Attendees at the Boise meeting also repeatedly urged the commission to keep Garden City together in one legislative district.
Others in the valley encouraged the commission to keep rapidly-growing areas in mind.
“Our population centers are growing, even Twin Falls in the Magic Valley, even Pocatello in the Portneuf Valley,” Kuna resident Jason Pretty Boy said. “Instead of just a couple of years in advance, we need to start thinking 20 years in advance to 30 years in advance.”
Davis heartily agreed with those comments, saying there have been dramatic changes across the legislative maps he is familiar with over the last four decades.

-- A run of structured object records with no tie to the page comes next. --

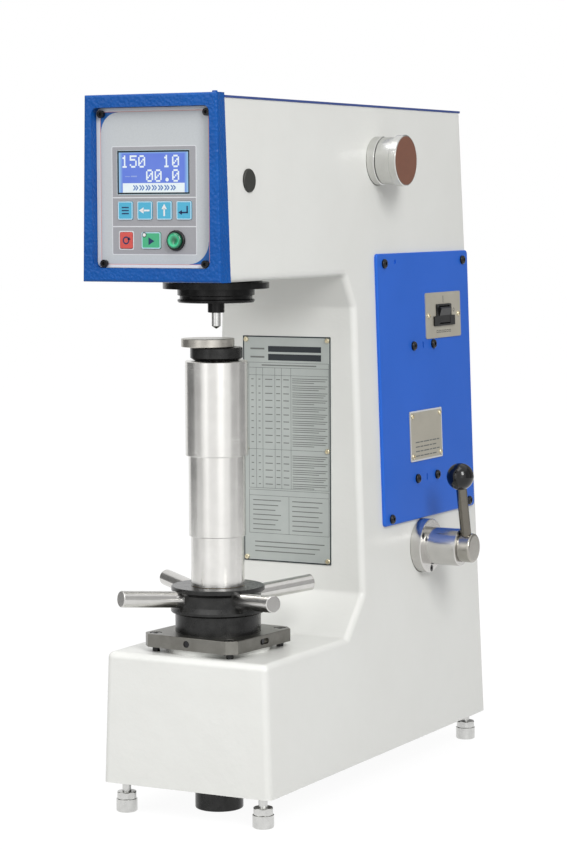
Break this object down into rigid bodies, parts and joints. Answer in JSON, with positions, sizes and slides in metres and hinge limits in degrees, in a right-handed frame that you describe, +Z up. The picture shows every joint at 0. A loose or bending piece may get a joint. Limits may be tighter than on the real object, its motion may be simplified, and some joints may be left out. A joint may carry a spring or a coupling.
{
  "type": "bench hardness tester",
  "caption": "Bench Rockwell hardness tester: C-shaped casting, capstan-driven elevating screw with anvil, dead-weight loading beam worked by a side lever, and a digital display head.",
  "frame": {"origin": "on the screw and indenter axis, at the floor that the feet stand on", "axes": "+Z up along the screw; -Y towards the operator; +X to the operator's right, the side of the loading lever"},
  "size_m": [0.2281, 0.5292, 0.6397],
  "materials": {
    "white_paint": "satin, lightly textured",
    "blue_paint": "satin, lightly textured",
    "cover_blue": "satin",
    "bright_steel": "machined",
    "black_oxide": "black oxide on steel, satin",
    "chrome": "polished",
    "cast_weight": "matt",
    "bronze": "machined",
    "brass": "satin",
    "label_metal": "satin",
    "panel_grey": "satin",
    "lcd_glass": "gloss",
    "key_blue": "satin",
    "key_red": "satin",
    "key_green": "satin",
    "black_plastic": "gloss",
    "brown_laminate": "polished",
    "circuit": "matt"
  },
  "bodies": {
    "frame": {"button_collar": "black_plastic", "control_board": "circuit", "dashpot_cylinder": "bright_steel", "data_plate": "label_metal", "depth_sensor": "black_plastic", "display_bezel": "blue_paint", "foot_nuts": "chrome", "frame_casting": "white_paint", "fulcrum_block": "bright_steel", "head_plug": "black_plastic", "label_screws": "brass", "lcd_screen": "lcd_glass", "leveling_feet": "chrome", "lever_flange": "chrome", "lid_screws": "black_oxide", "mains_gland": "black_plastic", "name_plate": "label_metal", "panel_plate": "panel_grey", "panel_screws": "black_oxide", "screw_guard": "black_oxide", "seat_plate": "bright_steel", "selector_ring": "chrome", "side_cover": "cover_blue", "side_cover_screws": "black_oxide", "socket_screws": "black_oxide", "spindle_guide": "bronze", "spindle_shroud": "black_oxide", "switch_body": "black_plastic", "switch_plate": "label_metal", "thrust_ring": "black_oxide", "top_cover": "blue_paint"},
    "capstan": {"capstan_head": "black_oxide", "capstan_bars": "bright_steel", "lifting_nut": "bronze", "lower_cover_tube": "bright_steel"},
    "screw": {"elevating_screw": "bright_steel", "upper_cover_tube": "bright_steel", "anvil": "black_oxide"},
    "mid_tube": {"middle_cover_tube": "bright_steel"},
    "block": {"test_block": "bright_steel"},
    "plunger": {"spindle": "black_oxide", "indenter": "bright_steel"},
    "beam": {"load_beam": "bright_steel"},
    "hanger": {"hanger_rod": "bright_steel", "weight_stack": "cast_weight", "dashpot_piston": "bright_steel"},
    "lever": {"lever_shaft": "chrome", "lever_rod": "chrome", "lever_knob": "black_plastic"},
    "selector": {"selector_knob": "chrome", "knob_face": "brown_laminate", "selector_shaft": "bright_steel"},
    "rocker": {"power_rocker": "black_plastic"},
    "start_button": {"green_button": "key_green"},
    "key_function_cap": {"key_function": "key_blue"},
    "key_left_cap": {"key_left": "key_blue"},
    "key_up_cap": {"key_up": "key_blue"},
    "key_enter_cap": {"key_enter": "key_blue"},
    "key_reset_cap": {"key_reset": "key_red"},
    "key_start_cap": {"key_start": "key_green"}
  },
  "joints": [
    {"name": "capstan_turn", "type": "hinge", "parent": "frame", "child": "capstan", "pos_m": [0, 0, 0.193], "axis": [0, 0, 1], "range_deg": [-540, 8064]},
    {"name": "screw_lift", "type": "slide", "parent": "frame", "child": "screw", "axis": [0, 0, 1], "range_m": [-0.112, 0.0075]},
    {"name": "mid_tube_lift", "type": "slide", "parent": "frame", "child": "mid_tube", "axis": [0, 0, 1], "range_m": [-0.04256, 0.00285]},
    {"name": "block_slide", "type": "slide", "parent": "screw", "child": "block", "axis": [0, -1, 0], "range_m": [0, 0.12]},
    {"name": "lever_swing", "type": "hinge", "parent": "frame", "child": "lever", "pos_m": [0, 0.261, 0.214], "axis": [1, 0, 0], "range_deg": [0, 95]},
    {"name": "hanger_drop", "type": "slide", "parent": "frame", "child": "hanger", "axis": [0, 0, 1], "range_m": [-0.012, 0]},
    {"name": "beam_rock", "type": "hinge", "parent": "frame", "child": "beam", "pos_m": [0, -0.016, 0.5483], "axis": [1, 0, 0], "range_deg": [-2.6, 0]},
    {"name": "plunger_press", "type": "slide", "parent": "frame", "child": "plunger", "axis": [0, 0, 1], "range_m": [-0.0007, 0]},
    {"name": "selector_turn", "type": "hinge", "parent": "frame", "child": "selector", "pos_m": [0, 0.189, 0.5843], "axis": [1, 0, 0], "range_deg": [0, 120]},
    {"name": "rocker_tip", "type": "hinge", "parent": "frame", "child": "rocker", "pos_m": [0.07346, 0.319, 0.43526], "axis": [0, -1, 0], "range_deg": [0, 18]},
    {"name": "start_button_press", "type": "slide", "parent": "frame", "child": "start_button", "axis": [0, 1, 0], "range_m": [0, 0.003], "stiffness_N_per_m": 400},
    {"name": "key_function_press", "type": "slide", "parent": "frame", "child": "key_function_cap", "axis": [0, 1, 0], "range_m": [0, 0.0005], "stiffness_N_per_m": 1500},
    {"name": "key_left_press", "type": "slide", "parent": "frame", "child": "key_left_cap", "axis": [0, 1, 0], "range_m": [0, 0.0005], "stiffness_N_per_m": 1500},
    {"name": "key_up_press", "type": "slide", "parent": "frame", "child": "key_up_cap", "axis": [0, 1, 0], "range_m": [0, 0.0005], "stiffness_N_per_m": 1500},
    {"name": "key_enter_press", "type": "slide", "parent": "frame", "child": "key_enter_cap", "axis": [0, 1, 0], "range_m": [0, 0.0005], "stiffness_N_per_m": 1500},
    {"name": "key_reset_press", "type": "slide", "parent": "frame", "child": "key_reset_cap", "axis": [0, 1, 0], "range_m": [0, 0.0005], "stiffness_N_per_m": 1500},
    {"name": "key_start_press", "type": "slide", "parent": "frame", "child": "key_start_cap", "axis": [0, 1, 0], "range_m": [0, 0.0005], "stiffness_N_per_m": 1500}
  ],
  "couplings": [
    {"joint": "screw_lift", "follows": "capstan_turn", "m_per_rad": -0.00079577},
    {"joint": "mid_tube_lift", "follows": "capstan_turn", "m_per_rad": -0.00030239},
    {"joint": "lever_swing", "follows": "hanger_drop", "rad_per_m": -138.12},
    {"joint": "beam_rock", "follows": "hanger_drop", "rad_per_m": 3.6101},
    {"joint": "plunger_press", "follows": "hanger_drop", "ratio": 0.057762}
  ]
}
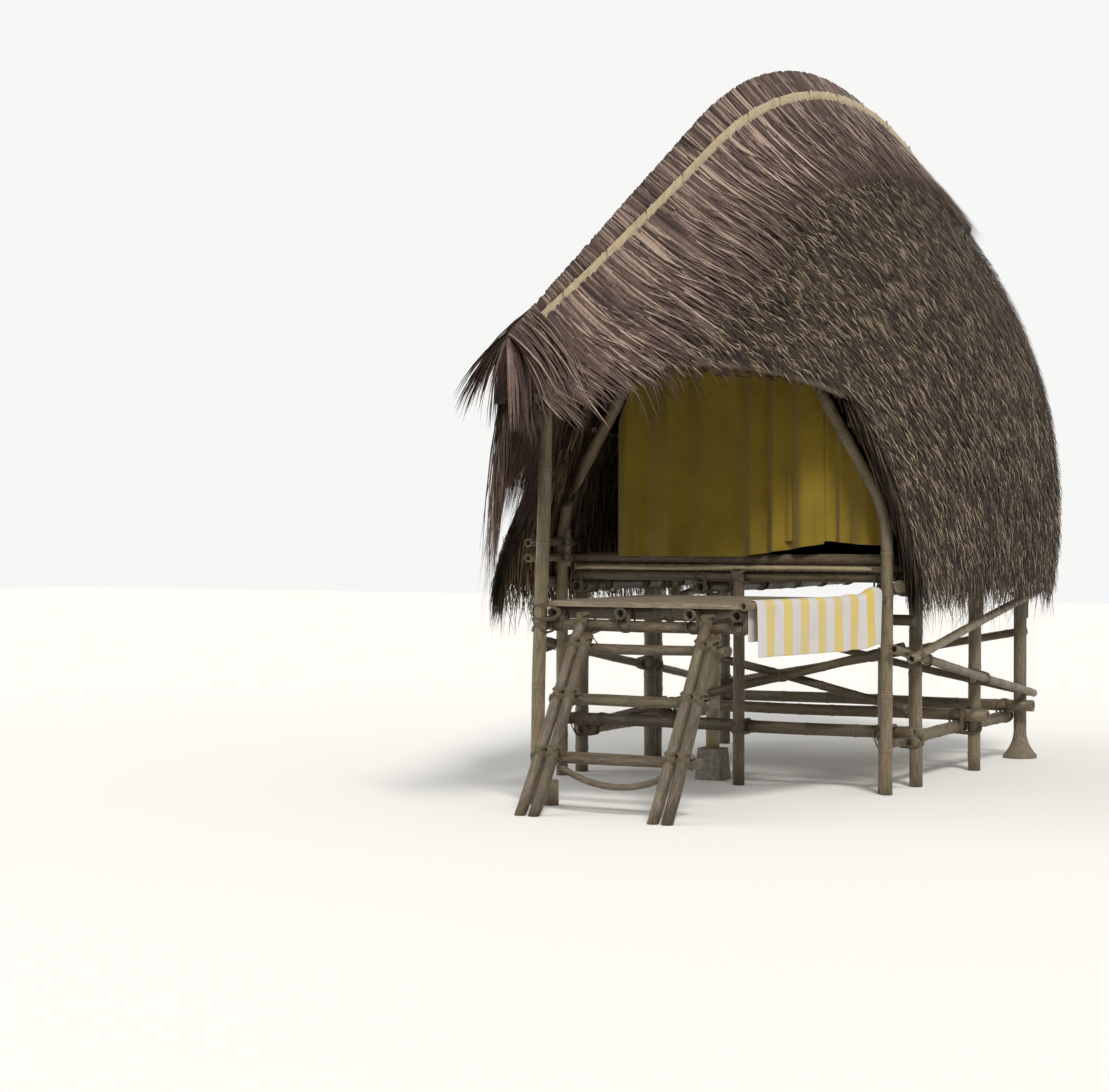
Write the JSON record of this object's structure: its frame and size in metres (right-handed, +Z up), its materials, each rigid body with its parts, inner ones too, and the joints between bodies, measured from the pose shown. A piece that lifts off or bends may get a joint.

“I wondered if when we draw these lines if we shouldn’t also consider, where are the areas of growth likely to be?” Davis said. “Take Middleton, for instance. That place is just going to continue to grow. Is that one where we maybe have more of an under population? So that as time goes by, they’re more down in the minus five [range] and can grow up to [the ideal population]?”
On the other hand, Davis and Pretty Boy agreed, it is difficult to accurately estimate where the state’s population will change in the future.
Simison, the Meridian mayor, also cautioned the commission against adjusting districts too far based on assumptions of future growth.
“That’s really not fair to the current city needs and residents. Take into consideration first and foremost the current residents who live here,” Simison said. “While we all can predict growth, we can’t guarantee growth.”
The commission repeatedly encouraged everyone to submit their own map ideas online, or to send them comments about maps on the website already submitted by members of the public.
While the redistricting commission legally has until the last day of November to create and submit a redistricting plan, they hope to complete the process even sooner.
“You’ll be most effective with your ideas if you can get those submitted in the next three to four weeks, because eventually the concrete will start to dry in certain areas,” Davis said.